Le cinéma et la photographie étaient mes deux passions et elles le sont restées. J’étais en revanche bien trop timide pour m’aventurer à monter sur scène avec le club théâtre animé par Jean Chambras. Quelle magnifique entreprise pourtant que ce club où mes camarades de classe se confrontaient aux textes d’Eugène Ionesco dans « La cantatrice chauve » sous la direction de leur brillant professeur et metteur en scène. J’étais au premier rang lors de la première. Il me reste une ou deux photos en noir et blanc de piètre qualité prise ce soir-là.
Le spectacle était aussi dans la cour de récréation. Un jour c’était l’élève un peu guindé et original, Stéphane Bulant, qui sortait à la récréation par une fenêtre du second étage pour se mouvoir à l’extérieur le long de la corniche sous les yeux effarés du proviseur, de la surveillante générale et des pions. Après les cris de stupeur, devant tous les élèves qui avaient les yeux rivés sur lui et qui retenaient leur souffle, celui qui allait devenir un peintre renommé regagnait un peu plus loin très calmement l’établissement par une autre fenêtre. Se faire sermonner ensuite ne semblait pas l’affecter outre mesure. Il devenait à nos yeux une sorte de caïd rebelle et impassible. On le savait aussi très littéraire et fort en thème.
Un autre jour c’étaient les deux Franck, Lamy et Guilbot qui se coursaient sur le bitume de la cour avec des seaux d’eau, éclaboussant au passage tous ceux qui se trouvaient sur leur trajectoire.
Mais dans le registre des distractions exceptionnelles, c’est bien le printemps 1973 qui me reste en mémoire. La fameuse loi Debré qui ramenait à 21 ans le sursis pour le service militaire, au moment où elle entrait en application et cinq ans après mai 1968, a mis dans la rue une bonne partie des lycéens de France. Barbezieux n’était pas en reste. Nos leaders étudiants du moment, Jean Noël Bordier en tête, avaient galvanisé les troupes. A tel point que notre lycée avait eu droit aux colonnes du Monde pour s’être distingué dans la dureté du mouvement comparativement à d’autres points chauds du pays. Nous en étions très fiers. Je me souviens pourtant que la loi Debré n’était pour la majorité d’entre nous que le prétexte à faire l’école buissonnière, à se donner du bon temps et à draguer les filles. Tout cela en se prenant quand même le plus possible au sérieux grâce à quelques slogans bien sentis et bien appris.

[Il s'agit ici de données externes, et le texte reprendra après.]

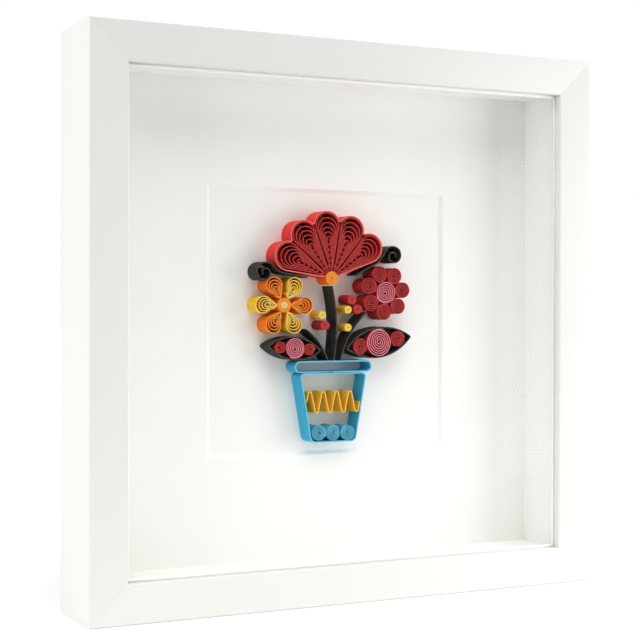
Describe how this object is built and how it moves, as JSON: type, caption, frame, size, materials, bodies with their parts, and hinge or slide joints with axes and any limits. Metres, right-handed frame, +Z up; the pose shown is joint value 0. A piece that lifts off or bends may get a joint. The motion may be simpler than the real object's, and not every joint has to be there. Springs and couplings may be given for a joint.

Ces quelques souvenirs n’épuisent évidemment pas le sujet de ma vie lycéenne, loin de là. Au fur et à mesure me reviennent nombre de situations et d’échanges qui m’ont marqué et qu’il serait interminable de relater ici. Comme autant d’anecdotes qui ont fait de ces trois années des jours heureux et drôles ou quelquefois aussi plus mélancoliques.
Mes deux filles, Camille et Victoria, bien meilleures élèves que leur père, ont fait toute leur scolarité à Barbezieux. J’ai donc eu le plaisir de retourner au lycée Elie Vinet dans ces salles de classe quasiment inchangées lors des réunions entre les parents et les professeurs de 2009 et 2015. Vous comprenez pourquoi je m’y sentais encore un peu chez moi.
Je suis arboriculteur, viticulteur et maire de Reignac. Mais aussi Président de l'Association Nationale Pommes Poires, membre de WAPA (World Apple and Pear Association) et secrétaire général d'Interfel.